6. Empirical Evidence and Applications
Metric overfitting is documented across multiple modalities:
- In image classification, Overfitting Indexes on BUS and MNIST datasets distinguish between architectures (e.g., U-Net, ResNet, Darknet) and expose the efficacy of regularization methods including data augmentation (Aburass, 2023).
- In random forest probability estimation, local overfitting yields misleadingly high c-statistics on the training set—up to 0.97–1.0—while test discrimination and calibration often tell a different story.
- In CNNs, perturbation-derived metrics (maximum decrease, SSE) robustly separate well-generalizing and overfitted models even when validation set performance is similar, with high correlation to the classical train–validation gap (Pavlitskaya et al., 2022).

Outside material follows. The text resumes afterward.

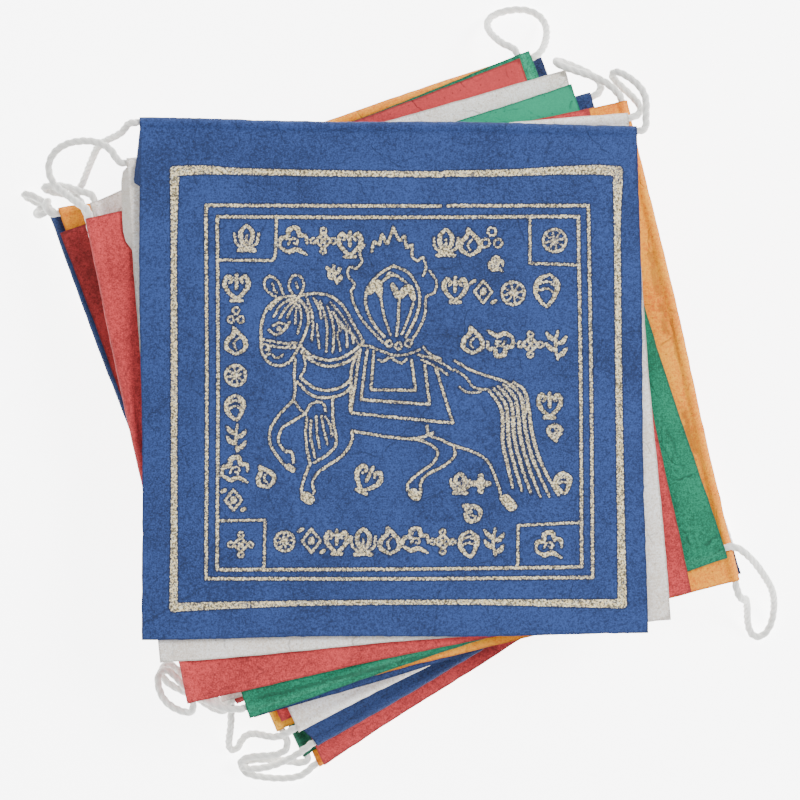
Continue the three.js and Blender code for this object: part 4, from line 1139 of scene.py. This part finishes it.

- In face verification metric learning, ensemble-cascade methods achieve both strong discrimination and parity between train/test error rates as opposed to vanilla or cascade-only Mahalanobis methods, which frequently overfit (Xiong et al., 2020).
- Empirical studies in ease.ml/meter demonstrate that with appropriate metering, overfitting can be managed adaptively even as development progresses over tens of rounds, while maintaining tight statistical guarantees (Hubis et al., 2019).
7. Theoretical and Practical Implications
Metric overfitting presents a persistent challenge to the reliable evaluation and deployment of machine learning systems. The evolution of overfitting-aware metrics, adaptive statistical tools, and structured regularization methods enhances the ability to detect, quantify, and prevent these phenomena. Continued research is crucial for developing holistic evaluation practices, clarifying the interactions between competing metrics, and defining robust protocols for metric selection, optimization, and reporting across diverse domains and deployment contexts.